There's still some federal stimulus money — at least $293 million — to use next year, but many legislators are becoming increasingly frustrated with the state's band-aid approach to fixing its financial ills.
"I am very tired as a legislator to come back each year ... to address a short-term strategy approach," said Rep. Derrick Graham, D-Frankfort, at a budget committee hearing last week. "I would hope that the administration would start looking toward a long-term policy ... . This piece-by-piece approach is not working."
A perennial problem
Kentucky lawmakers have known about their perennial structural imbalance for more than a decade, but repeated recommendations from a variety of task forces and consultants have been largely ignored.
A task force created in the mid-1990s examined the issue and, in 2002, consultant William Fox predicted that the state would have long-term financial problems because its tax system was dependent on an agricultural and manufacturing base that was slowly dwindling.
To expand the tax base, more taxes should be levied on services, such as auto repairs and tax preparation, Fox recommended. The Fox report predicted that Kentucky's books would not balance even before the current fiscal crisis.
There have been moderate attempts to address the issue over the past 10 years. Under former Gov. Ernie Fletcher, the General Assembly approved several tweaks to the tax system in 2005, but lawmakers undertook that task only after being assured that the changes would be "revenue neutral" in the long-term.
Earlier this year, the House and Senate tinkered with taxes again when they voted to increase levies on alcohol and cigarettes to balance a $456 million shortfall. But the increase came with a promise from Beshear and House Speaker Greg Stumbo, D-Prestonsburg, that they would again consider comprehensive tax reform.
Despite that assurance, Beshear didn't include tax reform on the coming special session's agenda.
Beshear said Wednesday that he did not consider adding a major overhaul of the tax system to the agenda because there wasn't enough time to get such a measure through the legislature before the fiscal year begins on July 1.
"It's an issue that deserves a hard look and needs some intense consideration over the next several months," Beshear said. "There obviously was not time to do that."
State Budget Director Mary Lassiter said last week that there was not enough consensus in the legislature on a tax plan for Beshear to place the issue on the agenda for the special legislative session.
Still, those who have pushed for an overhaul of the state tax system won a minor victory Thursday when Rep. Bill Farmer, R-Lexington, and Rep. Jim Wayne, D-Louisville, were allowed to present two bills on tax reform to the House and Senate's interim joint budget committee.
But the hearing was for informational purposes only so that members could become familiar with the proposals, said Sen. Charlie Borders, R-Grayson, chairman of the interim budget committee.
Farmer's proposal would do away with the state's corporate and individual income taxes and move the state to a sales tax system. Wayne's proposal calls for redistributing the tax burden — with people who make the most money paying slightly more and people in lower-income tax brackets receiving a break.

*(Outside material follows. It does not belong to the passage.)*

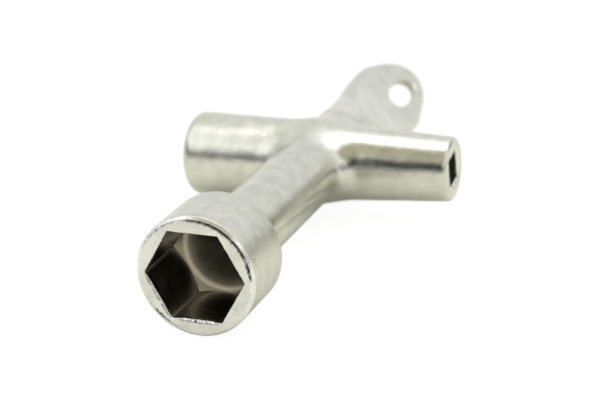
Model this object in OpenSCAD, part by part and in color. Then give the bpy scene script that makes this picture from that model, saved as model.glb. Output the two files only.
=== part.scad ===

Both proposals call for new taxes on some services.
At Thursday's meeting, Wayne reminded legislators that what he was proposing has been done in other states.
"This is not radical," he said. "This is not revolutionary."
Wayne, one of the legislature's most liberal members, has been pushing for changes to the tax system since 2000.
"Some of the fiscal problems that we have now could have been avoided if we had taken Dr. Fox's advice," Wayne said, referring to the 2002 report on the state's tax structure.
He said there needs to be strong leadership from the House, Senate and governor to get any type of revenue overhaul passed. For starters, a new task force headed by Beshear should be appointed soon to study the matter and issue recommendations that are more than just perfunctory "lip-service," Wayne said.
"Had it not been for President Obama's stimulus package, we would be in a state of panic," Wayne said. "The concern that I have is that we have to address this issue to make a long-term solution to sustain our government services."